RECORDS SUPPLIED:
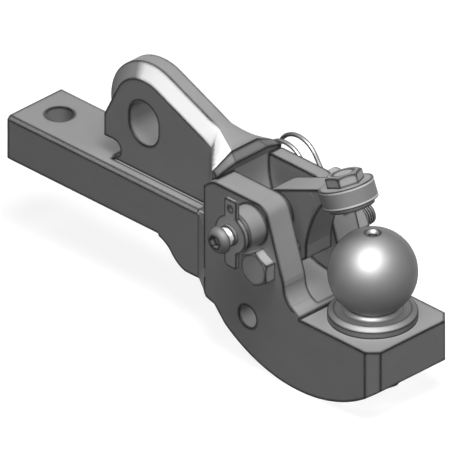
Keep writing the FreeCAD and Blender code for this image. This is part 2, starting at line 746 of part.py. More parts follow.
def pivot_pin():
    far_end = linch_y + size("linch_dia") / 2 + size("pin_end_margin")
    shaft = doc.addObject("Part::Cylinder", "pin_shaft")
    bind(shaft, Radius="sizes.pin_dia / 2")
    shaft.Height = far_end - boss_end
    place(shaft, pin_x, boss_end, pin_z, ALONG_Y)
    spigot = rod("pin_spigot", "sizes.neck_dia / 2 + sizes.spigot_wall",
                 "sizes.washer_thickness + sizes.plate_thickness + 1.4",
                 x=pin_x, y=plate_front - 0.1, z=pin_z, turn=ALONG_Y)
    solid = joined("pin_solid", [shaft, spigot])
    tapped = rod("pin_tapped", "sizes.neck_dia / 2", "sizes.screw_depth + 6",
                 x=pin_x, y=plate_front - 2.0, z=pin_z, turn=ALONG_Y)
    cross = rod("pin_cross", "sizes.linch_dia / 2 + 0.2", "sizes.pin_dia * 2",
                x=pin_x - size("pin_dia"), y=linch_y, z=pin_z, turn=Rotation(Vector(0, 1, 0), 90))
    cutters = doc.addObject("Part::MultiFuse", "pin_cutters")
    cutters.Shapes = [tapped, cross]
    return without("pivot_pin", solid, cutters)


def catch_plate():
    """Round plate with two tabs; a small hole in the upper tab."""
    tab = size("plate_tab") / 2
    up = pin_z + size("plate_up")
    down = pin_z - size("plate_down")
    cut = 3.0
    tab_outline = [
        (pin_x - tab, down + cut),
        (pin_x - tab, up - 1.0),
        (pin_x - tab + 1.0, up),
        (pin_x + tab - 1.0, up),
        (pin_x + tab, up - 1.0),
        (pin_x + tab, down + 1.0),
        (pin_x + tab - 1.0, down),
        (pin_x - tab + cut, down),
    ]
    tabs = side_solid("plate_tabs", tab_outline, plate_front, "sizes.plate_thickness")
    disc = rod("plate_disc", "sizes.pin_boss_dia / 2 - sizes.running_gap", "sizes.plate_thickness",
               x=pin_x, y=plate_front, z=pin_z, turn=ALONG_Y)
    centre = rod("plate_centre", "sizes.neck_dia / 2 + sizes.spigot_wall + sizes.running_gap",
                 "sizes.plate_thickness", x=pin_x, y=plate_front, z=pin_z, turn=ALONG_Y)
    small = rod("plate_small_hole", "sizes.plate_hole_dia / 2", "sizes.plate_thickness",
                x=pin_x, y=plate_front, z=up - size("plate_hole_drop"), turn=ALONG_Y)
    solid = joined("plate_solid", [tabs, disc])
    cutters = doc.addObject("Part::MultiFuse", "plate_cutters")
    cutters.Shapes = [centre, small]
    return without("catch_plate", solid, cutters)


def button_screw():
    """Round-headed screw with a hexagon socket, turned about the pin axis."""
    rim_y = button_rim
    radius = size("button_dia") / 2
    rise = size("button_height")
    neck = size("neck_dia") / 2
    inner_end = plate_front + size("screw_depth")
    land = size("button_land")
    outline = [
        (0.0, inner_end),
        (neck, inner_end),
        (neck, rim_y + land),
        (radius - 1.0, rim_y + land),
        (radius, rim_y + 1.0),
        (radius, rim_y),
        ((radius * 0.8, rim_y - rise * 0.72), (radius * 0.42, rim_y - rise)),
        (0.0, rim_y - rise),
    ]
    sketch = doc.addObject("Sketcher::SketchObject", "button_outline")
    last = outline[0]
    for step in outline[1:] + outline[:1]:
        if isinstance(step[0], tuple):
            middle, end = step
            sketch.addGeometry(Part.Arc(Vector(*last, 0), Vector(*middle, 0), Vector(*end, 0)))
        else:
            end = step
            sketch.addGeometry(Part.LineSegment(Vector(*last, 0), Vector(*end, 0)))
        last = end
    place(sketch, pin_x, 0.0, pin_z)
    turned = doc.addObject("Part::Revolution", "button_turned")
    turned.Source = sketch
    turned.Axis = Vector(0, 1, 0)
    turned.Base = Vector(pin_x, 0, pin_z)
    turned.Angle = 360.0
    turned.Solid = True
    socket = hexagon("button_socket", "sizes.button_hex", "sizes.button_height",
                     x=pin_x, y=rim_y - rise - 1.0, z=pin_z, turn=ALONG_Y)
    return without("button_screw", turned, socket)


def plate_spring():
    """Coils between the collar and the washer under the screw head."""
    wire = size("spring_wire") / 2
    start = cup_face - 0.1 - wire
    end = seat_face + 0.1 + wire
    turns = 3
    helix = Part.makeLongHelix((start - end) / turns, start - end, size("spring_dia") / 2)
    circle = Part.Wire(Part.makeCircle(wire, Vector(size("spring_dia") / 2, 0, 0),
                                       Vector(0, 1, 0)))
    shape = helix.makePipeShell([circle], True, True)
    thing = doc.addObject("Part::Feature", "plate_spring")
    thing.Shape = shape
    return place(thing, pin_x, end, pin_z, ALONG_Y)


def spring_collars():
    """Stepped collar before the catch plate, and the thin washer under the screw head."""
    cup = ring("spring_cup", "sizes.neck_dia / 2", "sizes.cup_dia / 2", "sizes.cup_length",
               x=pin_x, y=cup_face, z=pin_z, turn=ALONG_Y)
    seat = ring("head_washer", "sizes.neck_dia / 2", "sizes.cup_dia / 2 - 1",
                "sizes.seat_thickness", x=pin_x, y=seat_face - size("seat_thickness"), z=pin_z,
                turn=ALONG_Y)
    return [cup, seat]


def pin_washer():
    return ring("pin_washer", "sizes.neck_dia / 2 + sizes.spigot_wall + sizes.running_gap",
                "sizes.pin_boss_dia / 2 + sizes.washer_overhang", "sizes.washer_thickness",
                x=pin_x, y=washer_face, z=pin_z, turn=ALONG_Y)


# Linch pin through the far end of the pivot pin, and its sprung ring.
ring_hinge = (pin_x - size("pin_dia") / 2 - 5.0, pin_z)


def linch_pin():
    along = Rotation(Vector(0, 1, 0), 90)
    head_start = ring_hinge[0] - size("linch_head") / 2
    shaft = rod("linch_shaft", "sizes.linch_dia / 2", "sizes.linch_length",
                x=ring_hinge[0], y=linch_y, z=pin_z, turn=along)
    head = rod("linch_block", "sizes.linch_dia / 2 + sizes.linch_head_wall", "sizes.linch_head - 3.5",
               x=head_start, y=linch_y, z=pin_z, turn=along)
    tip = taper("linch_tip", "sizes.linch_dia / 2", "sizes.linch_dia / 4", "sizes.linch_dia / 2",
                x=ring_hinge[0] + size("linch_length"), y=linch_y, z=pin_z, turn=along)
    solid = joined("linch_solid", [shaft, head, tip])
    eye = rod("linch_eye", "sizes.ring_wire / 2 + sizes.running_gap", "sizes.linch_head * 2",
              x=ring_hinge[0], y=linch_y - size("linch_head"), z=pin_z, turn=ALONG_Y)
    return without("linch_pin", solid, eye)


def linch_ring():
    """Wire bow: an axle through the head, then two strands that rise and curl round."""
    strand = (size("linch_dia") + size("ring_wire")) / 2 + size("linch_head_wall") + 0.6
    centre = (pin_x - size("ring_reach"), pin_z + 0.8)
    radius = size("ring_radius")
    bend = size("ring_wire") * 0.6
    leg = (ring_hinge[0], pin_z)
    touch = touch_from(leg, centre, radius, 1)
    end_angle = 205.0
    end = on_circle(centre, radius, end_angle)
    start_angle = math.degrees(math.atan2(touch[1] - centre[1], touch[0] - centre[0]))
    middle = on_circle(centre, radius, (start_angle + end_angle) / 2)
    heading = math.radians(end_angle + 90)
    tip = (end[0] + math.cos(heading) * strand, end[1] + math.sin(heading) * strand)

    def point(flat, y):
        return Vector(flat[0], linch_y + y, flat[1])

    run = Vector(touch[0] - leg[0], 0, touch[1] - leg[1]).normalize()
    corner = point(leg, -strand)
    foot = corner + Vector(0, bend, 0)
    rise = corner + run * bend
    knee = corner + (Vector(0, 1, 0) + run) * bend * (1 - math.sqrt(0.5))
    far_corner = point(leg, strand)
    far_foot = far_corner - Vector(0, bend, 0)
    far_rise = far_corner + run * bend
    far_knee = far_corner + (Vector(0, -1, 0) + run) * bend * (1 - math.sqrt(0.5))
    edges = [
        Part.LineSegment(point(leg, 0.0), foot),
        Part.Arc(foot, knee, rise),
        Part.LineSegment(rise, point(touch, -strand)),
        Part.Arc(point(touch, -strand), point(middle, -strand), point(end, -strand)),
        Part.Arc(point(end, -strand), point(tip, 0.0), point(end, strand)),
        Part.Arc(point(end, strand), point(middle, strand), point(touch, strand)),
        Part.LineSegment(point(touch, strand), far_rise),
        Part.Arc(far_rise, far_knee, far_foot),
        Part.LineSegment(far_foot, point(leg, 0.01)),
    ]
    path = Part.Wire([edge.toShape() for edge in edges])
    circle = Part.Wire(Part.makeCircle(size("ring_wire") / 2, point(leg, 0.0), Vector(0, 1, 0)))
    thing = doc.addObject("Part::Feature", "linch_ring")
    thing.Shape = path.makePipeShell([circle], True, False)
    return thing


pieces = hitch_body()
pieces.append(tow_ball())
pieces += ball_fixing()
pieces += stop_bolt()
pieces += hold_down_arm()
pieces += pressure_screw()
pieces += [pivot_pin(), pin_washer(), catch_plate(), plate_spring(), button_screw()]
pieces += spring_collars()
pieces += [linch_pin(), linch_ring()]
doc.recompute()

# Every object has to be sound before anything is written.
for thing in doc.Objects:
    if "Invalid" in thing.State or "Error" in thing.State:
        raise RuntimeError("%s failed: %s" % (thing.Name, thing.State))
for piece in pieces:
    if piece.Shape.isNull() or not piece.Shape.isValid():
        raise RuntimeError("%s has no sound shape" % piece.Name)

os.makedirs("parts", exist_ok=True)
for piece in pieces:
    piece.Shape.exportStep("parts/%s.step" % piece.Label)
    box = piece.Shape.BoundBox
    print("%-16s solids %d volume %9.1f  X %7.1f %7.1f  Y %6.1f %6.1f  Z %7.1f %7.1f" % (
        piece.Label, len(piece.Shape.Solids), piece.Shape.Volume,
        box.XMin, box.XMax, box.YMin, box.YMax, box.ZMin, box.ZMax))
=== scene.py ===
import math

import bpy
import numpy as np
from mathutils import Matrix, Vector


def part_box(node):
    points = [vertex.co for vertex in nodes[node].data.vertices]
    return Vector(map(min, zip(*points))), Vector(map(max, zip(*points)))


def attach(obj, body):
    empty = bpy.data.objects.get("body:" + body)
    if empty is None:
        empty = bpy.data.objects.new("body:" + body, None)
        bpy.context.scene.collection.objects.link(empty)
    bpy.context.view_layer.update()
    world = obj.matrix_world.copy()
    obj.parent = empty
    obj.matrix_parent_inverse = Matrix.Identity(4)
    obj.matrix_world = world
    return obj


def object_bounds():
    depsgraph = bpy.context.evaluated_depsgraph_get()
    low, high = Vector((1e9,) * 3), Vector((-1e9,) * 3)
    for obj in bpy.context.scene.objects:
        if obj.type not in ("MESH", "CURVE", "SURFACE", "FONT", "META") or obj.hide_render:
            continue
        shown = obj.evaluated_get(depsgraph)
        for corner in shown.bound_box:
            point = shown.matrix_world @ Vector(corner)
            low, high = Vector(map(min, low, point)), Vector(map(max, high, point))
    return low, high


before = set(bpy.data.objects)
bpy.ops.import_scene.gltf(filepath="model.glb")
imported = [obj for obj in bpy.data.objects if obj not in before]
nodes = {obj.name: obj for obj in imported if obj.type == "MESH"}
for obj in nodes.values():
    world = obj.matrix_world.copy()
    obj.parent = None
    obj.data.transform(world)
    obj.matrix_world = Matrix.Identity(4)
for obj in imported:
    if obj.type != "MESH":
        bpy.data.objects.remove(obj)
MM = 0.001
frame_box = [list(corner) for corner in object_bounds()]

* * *

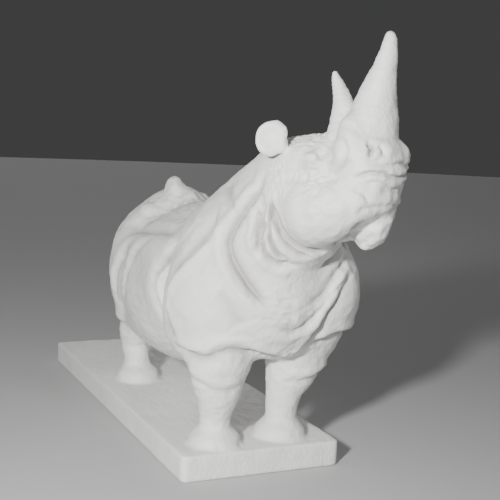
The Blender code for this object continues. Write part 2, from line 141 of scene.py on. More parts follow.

WHAT YOU SHOULD DO:
In the listing above, find the line containing "solids %d volume" and the line containing "depsgraph = bpy.context.evaluated_depsgraph_get()", then repeat those two lines and everything between them exactly.

WRITTEN RESPONSE:
    print("%-16s solids %d volume %9.1f  X %7.1f %7.1f  Y %6.1f %6.1f  Z %7.1f %7.1f" % (
        piece.Label, len(piece.Shape.Solids), piece.Shape.Volume,
        box.XMin, box.XMax, box.YMin, box.YMax, box.ZMin, box.ZMax))
=== scene.py ===
import math

import bpy
import numpy as np
from mathutils import Matrix, Vector


def part_box(node):
    points = [vertex.co for vertex in nodes[node].data.vertices]
    return Vector(map(min, zip(*points))), Vector(map(max, zip(*points)))


def attach(obj, body):
    empty = bpy.data.objects.get("body:" + body)
    if empty is None:
        empty = bpy.data.objects.new("body:" + body, None)
        bpy.context.scene.collection.objects.link(empty)
    bpy.context.view_layer.update()
    world = obj.matrix_world.copy()
    obj.parent = empty
    obj.matrix_parent_inverse = Matrix.Identity(4)
    obj.matrix_world = world
    return obj


def object_bounds():
    depsgraph = bpy.context.evaluated_depsgraph_get()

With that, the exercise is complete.